■ Given material:

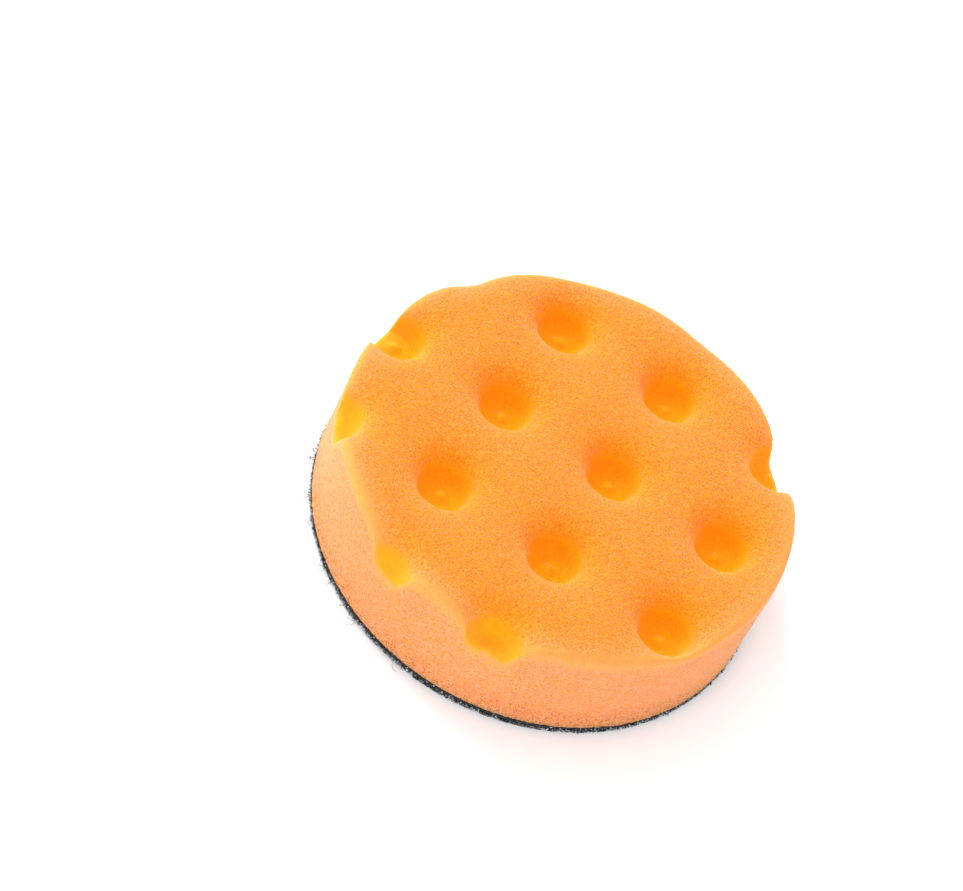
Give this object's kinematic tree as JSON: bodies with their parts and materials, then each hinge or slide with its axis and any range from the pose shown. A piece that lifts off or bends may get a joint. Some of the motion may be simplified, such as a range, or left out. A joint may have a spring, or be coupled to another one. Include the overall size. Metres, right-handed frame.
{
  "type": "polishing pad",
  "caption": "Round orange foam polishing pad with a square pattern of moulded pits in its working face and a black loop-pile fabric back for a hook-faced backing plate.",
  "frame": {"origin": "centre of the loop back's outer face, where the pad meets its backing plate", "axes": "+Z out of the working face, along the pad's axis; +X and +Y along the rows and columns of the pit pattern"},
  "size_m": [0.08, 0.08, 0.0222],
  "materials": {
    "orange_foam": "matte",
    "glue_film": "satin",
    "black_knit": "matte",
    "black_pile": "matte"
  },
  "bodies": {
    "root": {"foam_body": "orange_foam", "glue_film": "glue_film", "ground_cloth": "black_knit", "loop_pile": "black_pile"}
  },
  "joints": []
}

■ What to work on: Reproduce all of the data exactly as given.

■ Result:
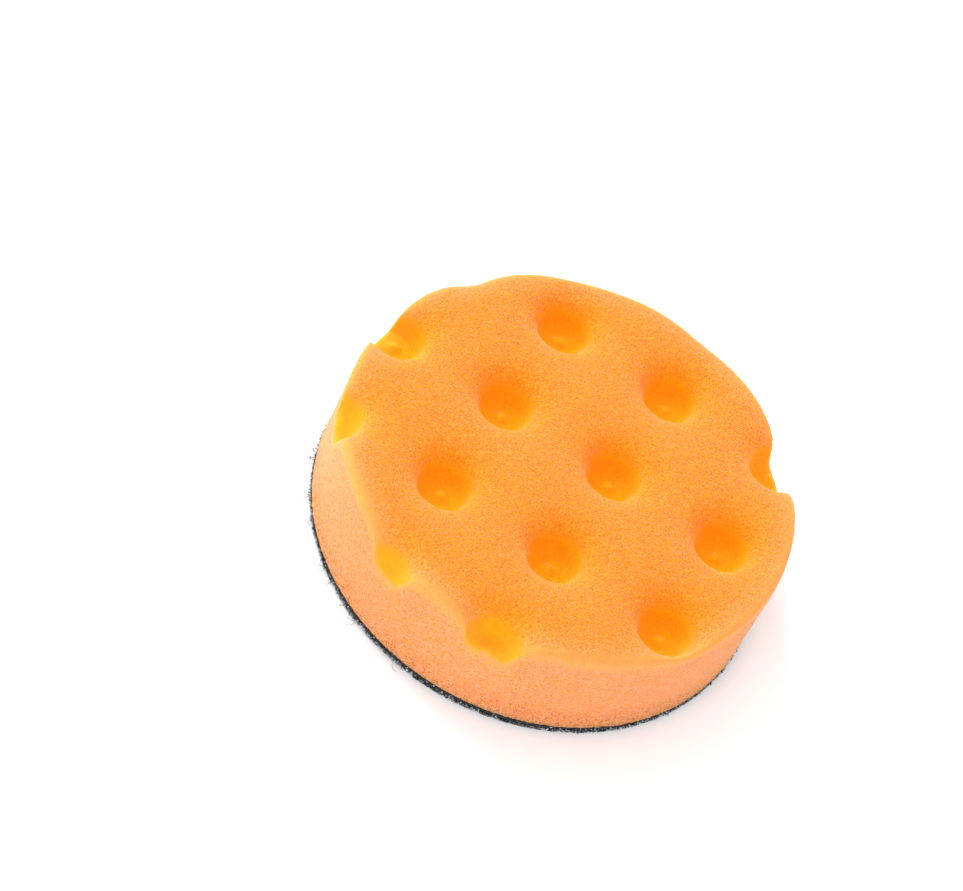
Give this object's kinematic tree as JSON: bodies with their parts and materials, then each hinge or slide with its axis and any range from the pose shown. A piece that lifts off or bends may get a joint. Some of the motion may be simplified, such as a range, or left out. A joint may have a spring, or be coupled to another one. Include the overall size. Metres, right-handed frame.
{
  "type": "polishing pad",
  "caption": "Round orange foam polishing pad with a square pattern of moulded pits in its working face and a black loop-pile fabric back for a hook-faced backing plate.",
  "frame": {"origin": "centre of the loop back's outer face, where the pad meets its backing plate", "axes": "+Z out of the working face, along the pad's axis; +X and +Y along the rows and columns of the pit pattern"},
  "size_m": [0.08, 0.08, 0.0222],
  "materials": {
    "orange_foam": "matte",
    "glue_film": "satin",
    "black_knit": "matte",
    "black_pile": "matte"
  },
  "bodies": {
    "root": {"foam_body": "orange_foam", "glue_film": "glue_film", "ground_cloth": "black_knit", "loop_pile": "black_pile"}
  },
  "joints": []
}